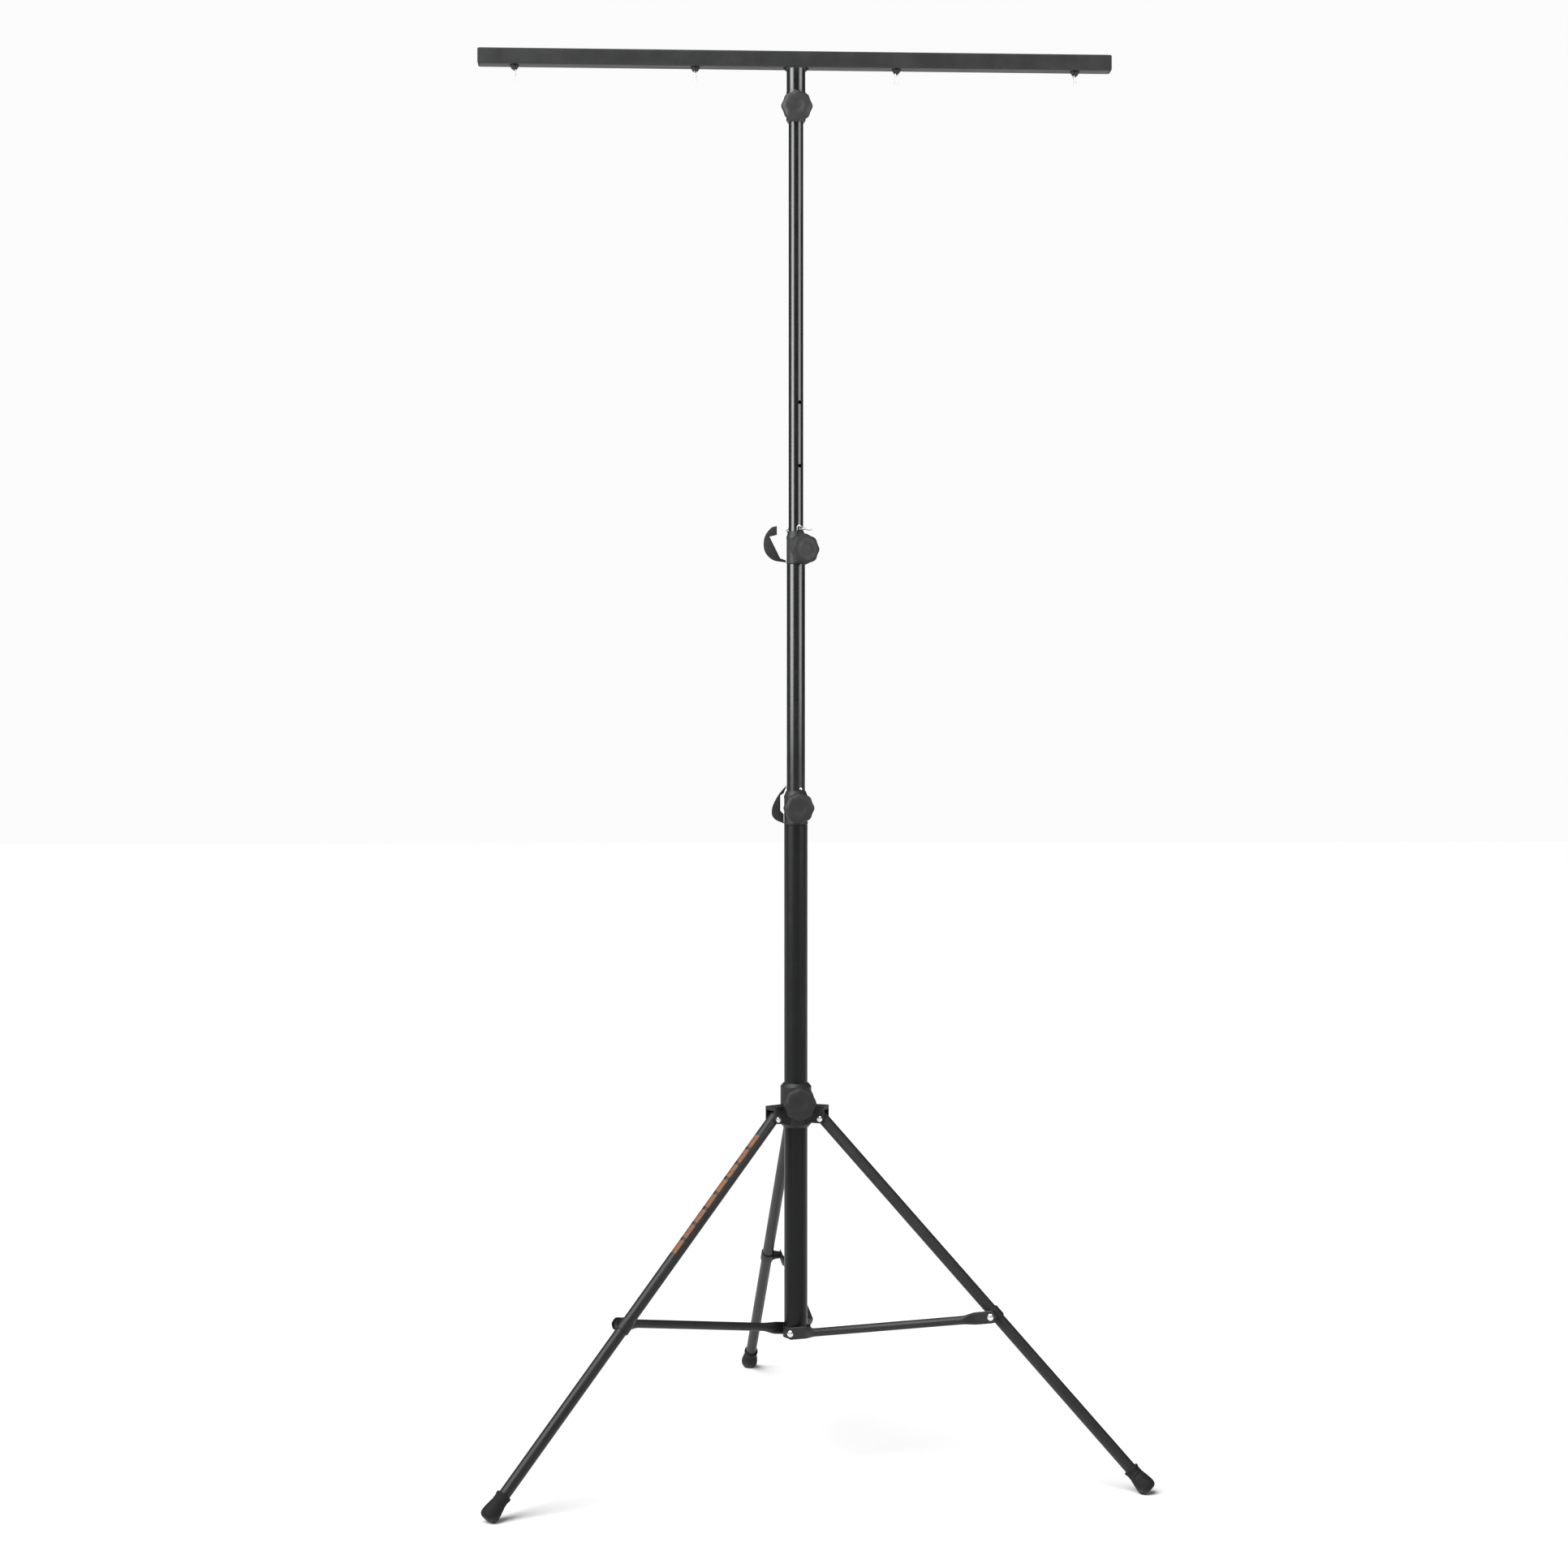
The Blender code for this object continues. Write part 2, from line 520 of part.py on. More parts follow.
def foot_mesh():
    """A rubber boot over the leg's end, flared to its sole and flat where it meets the floor."""
    start, pocket = LEG_LENGTH - 0.0440, LEG_LENGTH - 0.0120 + GAP
    inner = LEG_R + GAP
    boot = lathe([(0.0, LEG_LENGTH + 0.0080), (0.0105, LEG_LENGTH + 0.0076),
                  (0.0150, LEG_LENGTH + 0.0050), (0.0170, LEG_LENGTH),
                  (0.0172, LEG_LENGTH - 0.0060), (0.0150, LEG_LENGTH - 0.0200),
                  (0.0136, LEG_LENGTH - 0.0300), (0.0136, start + 0.0060),
                  (0.0146, start + 0.0050), (0.0146, start + 0.0006), (0.0140, start),
                  (inner, start), (inner, pocket), (0.0, pocket)])
    mesh = along_x(bake(boot))
    shape = bmesh.new()
    shape.from_mesh(mesh)
    # the floor in the leg's own axes
    floor_normal = Vector((math.sin(LEG_SLOPE), 0.0, -math.cos(LEG_SLOPE)))
    floor_point = Vector((LEG_LENGTH, 0.0, 0.0)) + floor_normal * FOOT_Z
    cut = bmesh.ops.bisect_plane(shape, geom=shape.verts[:] + shape.edges[:] + shape.faces[:],
                                 plane_co=floor_point, plane_no=floor_normal, clear_outer=True)
    rim = [item for item in cut["geom_cut"] if isinstance(item, bmesh.types.BMEdge)]
    bmesh.ops.contextual_create(shape, geom=rim)
    bmesh.ops.recalc_face_normals(shape, faces=shape.faces[:])
    shape.to_mesh(mesh)
    shape.free()
    return mesh


def bracket_mesh():
    """The band that holds a brace: a ring round the leg with a boss that reaches the brace."""
    inner = LEG_R + GAP
    half = 0.0110
    band = ring(inner + 0.0020, inner, -half, half)
    boss = lathe([(0.0, BRACE_FACE - GAP), (0.0075, BRACE_FACE - GAP), (0.0085, inner + 0.006),
                  (0.0095, inner + 0.001), (0.0, inner + 0.001)], ROUND)
    boss.rotation_euler.x = math.pi / 2
    bore = rod(inner, -0.02, 0.02, SIDES)
    return along_x(bake(joined(band, [boss]), [bore]))


def brace_mesh():
    """A brace along +X: a round tube crushed flat at both ends, flush with its inner side.

    Sections are lofted from a flat oval at each end to a circle between.  The inner side lies
    on -Y from the leg's middle plane, at BRACE_FACE.
    """
    end_r, width = 0.0100, 0.0118
    flat = BRACE_PLATE_T / 2
    sections = []
    for back in (1.0, 0.92, 0.7, 0.38, 0.0):
        sections.append((-end_r * back, max(width * math.sqrt(1.0 - (back * 0.96) ** 2), 0.001), flat))
    sections += [(0.030, width, flat), (0.052, BRACE_R, BRACE_R)]
    mirrored = [(BRACE_LENGTH - x, high, thick) for x, high, thick in reversed(sections)]
    mesh = bpy.data.meshes.new("brace")
    shape = bmesh.new()
    rows = []
    for x, high, thick in sections + mirrored:
        row = []
        for step in range(12):
            angle = 2 * math.pi * step / 12
            row.append(shape.verts.new((x, -BRACE_FACE - thick + thick * math.cos(angle),
                                        high * math.sin(angle))))
        rows.append(row)
    for one, two in zip(rows, rows[1:]):
        for step in range(12):
            after = (step + 1) % 12
            shape.faces.new((one[step], two[step], two[after], one[after]))
    shape.faces.new(rows[0])
    shape.faces.new(list(reversed(rows[-1])))
    bmesh.ops.recalc_face_normals(shape, faces=shape.faces[:])
    shape.to_mesh(mesh)
    shape.free()
    holes = []
    for x in (0.0, BRACE_LENGTH):
        hole = rod(PIVOT_R + GAP, BRACE_FACE - 0.01, BRACE_FACE + 0.02)
        hole.matrix_world = Matrix.Translation((x, 0.0, 0.0)) @ Matrix.Rotation(math.pi / 2, 4, "X")
        holes.append(hole)
    return bake(draft(mesh), holes)


def build_tripod(mast, hub, stations):
    bore = BASE_R + GAP
    collar_bottom, collar_top = BASE_BOTTOM + 0.0005, BRACE_Z + 0.0110
    boss_face = BRACE_FACE - GAP
    body = ring(bore + 0.0022, bore, collar_bottom, collar_top)
    additions, cutters = [], []
    for station in stations:
        turn = Matrix.Rotation(station.rotation_euler.z, 4, "Z")
        depth = boss_face - 0.014
        boss = block((0.0200, depth, collar_top - collar_bottom),
                     (0.0, -boss_face + depth / 2, (collar_top + collar_bottom) / 2))
        boss.matrix_world = turn
        additions.append(boss)
        hole = rod(PIVOT_R + GAP, bore + 0.0006, BRACE_FACE + 0.01)
        hole.matrix_world = turn @ Matrix.Translation((0.0, 0.0, BRACE_Z)) \
            @ Matrix.Rotation(math.pi / 2, 4, "X")
        cutters.append(hole)
    cutters.append(rod(bore, collar_bottom - 0.01, collar_top + 0.01, SIDES))
    place("brace_collar", bake(joined(body, additions), cutters), BLACK_CASTING, mast)

    leg, foot, bracket, brace = leg_mesh(), foot_mesh(), bracket_mesh(), brace_mesh()
    head = BRACE_FACE + BRACE_PLATE_T + GAP
    head_profile = [(0.0, head + 0.0024), (0.0035, head + 0.0020), (0.0062, head), (PIVOT_R, head)]
    inner_pin = bake(lathe([*head_profile, (PIVOT_R, bore + 0.0012), (0.0, bore + 0.0012)], ROUND))
    outer_pin = bake(lathe([*head_profile, (PIVOT_R, BRACE_FACE), (0.0, BRACE_FACE)], ROUND))
    across = (math.pi / 2, 0.0, 0.0)
    for number in (1, 2, 3):
        azimuth = station_azimuth(number)
        spoke = new_empty(f"collar_spoke_{number}", mast, azimuth=azimuth)
        place(f"collar_pin_{number}", inner_pin, ZINC, spoke, (0.0, 0.0, BRACE_Z), across)

        brace_axis = new_empty(f"brace_axis_{number}", spoke, (0.0, 0.0, BRACE_Z))
        brace_axis.rotation_euler.y = -BRACE_SLOPE
        place(f"brace_{number}", brace, BLACK_PAINT, brace_axis)
        place(f"brace_rivet_{number}", outer_pin, ZINC, brace_axis, (BRACE_LENGTH, 0.0, 0.0), across)

        hub_spoke = new_empty(f"hub_spoke_{number}", hub, azimuth=azimuth)
        leg_axis = new_empty(f"leg_axis_{number}", hub_spoke, (LEG_PIVOT_R, 0.0, LEG_PIVOT_Z))
        leg_axis.rotation_euler.y = LEG_SLOPE
        place(f"leg_{number}", leg, BLACK_PAINT, leg_axis)
        place(f"foot_{number}", foot, RUBBER, leg_axis)
        place(f"brace_bracket_{number}", bracket, BLACK_PAINT, leg_axis, (BRACE_ON_LEG, 0.0, 0.0))


def station_azimuth(number):
    return FIRST_LEG + 120.0 * (number - 1)


def centre_on_footprint(root):
    """Move the whole stand so that the middle of its box's floor is the origin."""
    bpy.context.view_layer.update()
    points = [obj.matrix_world @ vert.co
              for obj in STAND.objects if obj.type == "MESH" for vert in obj.data.vertices]
    for axis in range(2):
        values = [point[axis] for point in points]
        root.location[axis] -= round((min(values) + max(values)) / 2, 4)


# --- build ------------------------------------------------------------------------------------
FRONT = FIRST_LEG + 180.0           # midway between the two front legs
UPPER_KNOB_AZIMUTH = -66.0

clear_scene()
STAND = bpy.data.collections.new("lighting_stand")
bpy.context.scene.collection.children.link(STAND)

BLACK_PAINT = new_material("black_paint", (0.012, 0.012, 0.013), 0.30)
BLACK_CASTING = new_material("black_casting", (0.014, 0.014, 0.015), 0.50)
BLACK_PLASTIC = new_material("black_plastic", (0.020, 0.020, 0.021), 0.55)
RUBBER = new_material("rubber", (0.012, 0.012, 0.012), 0.85)
ZINC = new_material("zinc", (0.72, 0.73, 0.74), 0.28, 1.0)

mast_axis = new_empty("mast_axis")
hub_axis = new_empty("hub_axis", mast_axis)
middle_axis = new_empty("middle_axis", mast_axis)
top_axis = new_empty("top_axis", middle_axis)
t_bar_axis = new_empty("t_bar_axis", top_axis)
spokes = [new_empty(f"station_{n}", mast_axis, azimuth=station_azimuth(n)) for n in (1, 2, 3)]

build_mast(mast_axis, middle_axis, top_axis)
build_knobs_and_pins(mast_axis, middle_axis, t_bar_axis, hub_axis)
build_t_bar(t_bar_axis)
build_hub(hub_axis, spokes)
build_tripod(mast_axis, hub_axis, spokes)
centre_on_footprint(mast_axis)
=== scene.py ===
"""Telescoping tripod lighting stand with a T-bar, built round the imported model.

Lengths are metres, +Z is up, +X runs along the T-bar and -Y is the side of the knobs.
"""

import json
import math

import bmesh
import bpy
from bpy.props import FloatProperty, FloatVectorProperty, IntProperty, PointerProperty
from mathutils import Matrix, Vector


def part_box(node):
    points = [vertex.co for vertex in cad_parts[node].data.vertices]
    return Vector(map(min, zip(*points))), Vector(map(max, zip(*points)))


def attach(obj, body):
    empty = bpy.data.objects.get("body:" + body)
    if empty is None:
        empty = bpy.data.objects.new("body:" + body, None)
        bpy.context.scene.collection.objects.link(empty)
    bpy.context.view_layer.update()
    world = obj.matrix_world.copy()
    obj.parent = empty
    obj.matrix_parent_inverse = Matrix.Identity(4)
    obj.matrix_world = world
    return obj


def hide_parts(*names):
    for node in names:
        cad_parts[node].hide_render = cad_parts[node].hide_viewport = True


bl_info = {
    "name": "Lighting Stand",
    "version": (1, 0, 0),
    "blender": (4, 5, 0),
    "location": "View3D > Sidebar > Stand",
    "description": "Builds a telescoping tripod lighting stand with a T-bar",
    "category": "Add Mesh",
}

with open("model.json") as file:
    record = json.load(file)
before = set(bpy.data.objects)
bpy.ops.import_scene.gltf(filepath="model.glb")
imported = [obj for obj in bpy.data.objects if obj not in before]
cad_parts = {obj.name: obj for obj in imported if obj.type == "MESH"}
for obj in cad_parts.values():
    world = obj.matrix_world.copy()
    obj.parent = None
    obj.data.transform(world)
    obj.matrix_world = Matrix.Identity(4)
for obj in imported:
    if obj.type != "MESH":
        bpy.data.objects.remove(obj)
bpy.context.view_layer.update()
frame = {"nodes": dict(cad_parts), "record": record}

# --- places, read from the frame --------------------------------------------------------------
JOINTS = {joint["name"]: joint for joint in frame["record"]["behaviour"]["joints"]}
UP = Vector((0.0, 0.0, 1.0))


def middle(node):
    low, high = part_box(node)
    return (low + high) / 2


def tube_of(node):
    """The outer radius, bottom and top of an upright round CAD node."""
    low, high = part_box(node)
    return (high.y - low.y) / 2, low.z, high.z


def hinge(name):
    joint = JOINTS[name]
    return Vector(joint["pos_m"]), Vector(joint["axis"])


MAST = Vector((*middle("base_tube").xy, 0.0))
LEG_NUMBERS = (1, 2, 3)
HANGER_NUMBERS = (1, 2, 3, 4)

BASE_R, BASE_BOTTOM, BASE_TOP = tube_of("base_tube")
MIDDLE_R, MIDDLE_BOTTOM, MIDDLE_TOP = tube_of("middle_tube")
TOP_R, TOP_BOTTOM, TOP_TOP = tube_of("top_tube")
HUB_R = 0.0298
CLEAR = 0.0003               # gap between pieces that touch
HUB_BOTTOM, HUB_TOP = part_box("hub")[0].z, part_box("hub")[1].z
BAR_LOW, BAR_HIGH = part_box("t_bar")
BAR_SIZE = BAR_HIGH.z - BAR_LOW.z
BAR_Z = (BAR_LOW.z + BAR_HIGH.z) / 2
UNDERSIDE = BAR_LOW.z - CLEAR

# legs and braces, each in its own axes: X runs along it from its inner pivot
LEG_SLOPE, LEG_LENGTH = 0.791658, 0.903700
LEG_R = 0.0110
LUG_SLOT = LEG_R + 0.0006    # half the gap between a leg's two lugs
LUG_OUTER = LUG_SLOT + 0.0040
BRACE_ON_LEG = 0.490987
BRACE_SLOPE, BRACE_LENGTH = 0.163170, 0.405385
BRACE_FACE = 0.0260         # inner side of a brace, beside its leg's middle plane
BRACE_R, PLATE_HALF = 0.0080, 0.0015
FOOT_Z = 0.0120

# heights of the clamps' feet, and how far out from the mast's axis the knobs sit
CLAMP_FEET = {"lower": 1.2165, "upper": 1.7155}
KNOB_SEATS = {"hub_knob": 0.0400, "lower_knob": 0.0310, "upper_knob": 0.0270,
              "sleeve_knob": 0.0280}
LARGE_KNOB_EXTRA = 0.0025    # the hub's knob is this much larger in radius
HOLE_R = 0.0043              # holes for the knobs' screws and the legs' rivets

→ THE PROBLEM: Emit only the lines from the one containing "build_mast(mast_axis, middle_axis, top_axis)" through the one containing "zip(*points))), Vector(map(max, zip(*points)))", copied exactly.

→ ANSWER FOR THE TASK:
build_mast(mast_axis, middle_axis, top_axis)
build_knobs_and_pins(mast_axis, middle_axis, t_bar_axis, hub_axis)
build_t_bar(t_bar_axis)
build_hub(hub_axis, spokes)
build_tripod(mast_axis, hub_axis, spokes)
centre_on_footprint(mast_axis)
=== scene.py ===
"""Telescoping tripod lighting stand with a T-bar, built round the imported model.

Lengths are metres, +Z is up, +X runs along the T-bar and -Y is the side of the knobs.
"""

import json
import math

import bmesh
import bpy
from bpy.props import FloatProperty, FloatVectorProperty, IntProperty, PointerProperty
from mathutils import Matrix, Vector


def part_box(node):
    points = [vertex.co for vertex in cad_parts[node].data.vertices]
    return Vector(map(min, zip(*points))), Vector(map(max, zip(*points)))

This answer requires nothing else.